Does a hospital have a duty to use due care in preventing falls to Parkinson’s patients? The answer is most likely yes, with respect to hospitals both here in Louisiana and nationwide. This is true at least under most typical circumstances where the patient’s symptoms indicate a danger of falling. If the hospital does not provide special procedures to prevent a fall due to the patient’s Parkinson’s or other neurological deficit, this may constitute hospital negligence.
That is the answer asserted by an estate administrator representing the interests of a deceased relative who died in the defendant hospital after suffering severe injuries in a fall in her hospital room. The patient was a Parkinson’s disease sufferer who had been admitted to the hospital emergency room with symptoms of seeing spots, garbled speech and being nearly unconscious due to low blood pressure. She fell while trying to use a commode at her bedside.

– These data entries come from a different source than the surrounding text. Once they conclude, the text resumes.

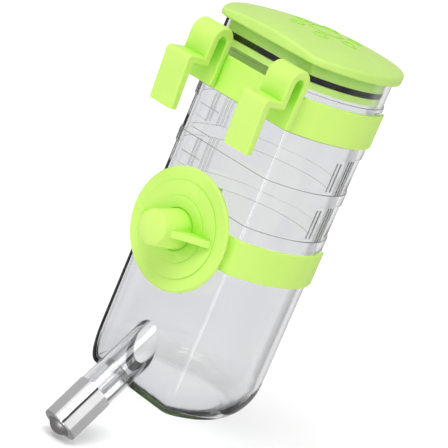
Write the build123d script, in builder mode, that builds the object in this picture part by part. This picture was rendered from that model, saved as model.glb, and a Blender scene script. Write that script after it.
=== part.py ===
"""A small-animal water bottle that hangs on a cage wall.

The clear body has a D-shaped section with its flat side towards the cage. A plug lid closes the top, a band
with two hooks and a band with a screw clamp ride in the seats round the body, and a ball nozzle slopes down
from the foot. Millimetres, +Z up, -Y towards the cage. The origin is on the axis of the body's round back,
in the plane the foot stands on.
"""

import os
from math import asin, atan2, cos, degrees, radians, sin, sqrt

from build123d import *

# ---- body ----
HALF_WIDTH = 37.0  # semi-axis of the round part along X
HALF_DEPTH = 40.4  # semi-axis of the round part along Y
FLAT_DISTANCE = 29.3  # from the axis to the flat side
CORNER_RADIUS = 5.0  # between the flat and the round part
SMALLEST_CORNER = 1.0  # of an outline that lies well inside
BODY_HEIGHT = 164.3
WALL = 2.0
FLOOR = 2.4
FOOT_RISE = 17.0  # height over which the walls turn under to the foot
FOOT_SIDE_INSET = 8.0  # how far the round part's sides come in down there
FOOT_DEPTH_INSET = 9.0
FOOT_SHIFT = 8.0  # how far the round part's centre moves forward down there
FOOT_FLAT_INSET = 2.6
FOOT_STEPS = 6
MOUTH_RADIUS = 0.6  # rounding of the open rim

# ---- seats for the bands, and the ridges between them ----
FIRST_SEAT = 68.4  # height of the lowest seat's lower edge
SEAT_PITCH = 22.0
SEAT_HEIGHT = 16.2
SEAT_COUNT = 4
RIDGE_HEIGHT = 0.55  # how far a ridge stands out of the wall
TOP_RIDGE_WIDTH = 2.2  # the narrow ridge over the highest seat

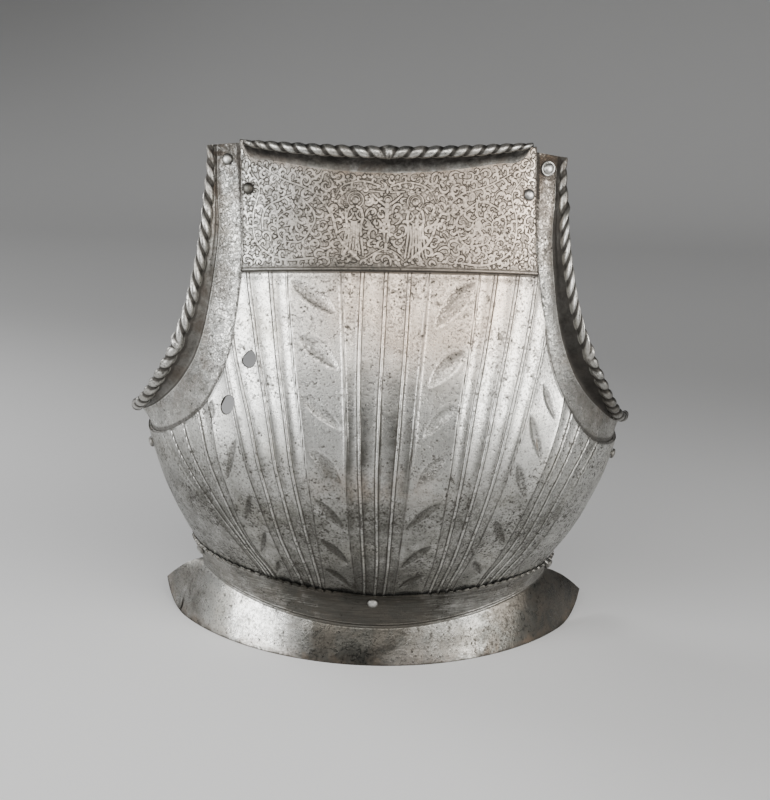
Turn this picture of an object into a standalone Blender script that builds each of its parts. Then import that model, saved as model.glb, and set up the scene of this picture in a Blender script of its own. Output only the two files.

The fall resulted in severe injuries, including a broken hip and head contusions that progressively worsened and led to her death. The basis of the claim of hospital negligence is that the defendant did not provide adequate measures for fall prevention. It is also claimed that the institution did not provide the patient with a functioning call light and/or a sitter.
It is well known that accidental falls are a prime cause of death to elderly patients, both here in Louisiana and nationwide. Those older patients with Parkinson’s require an even higher standard of vigilance. Under the circumstances, there appears to have been a failure to use due care to prevent serious injury or death to the patient. The case appears to have a good chance for success, especially if it can be proved that the call light was not functioning, which is an important failure of care indicating hospital negligence.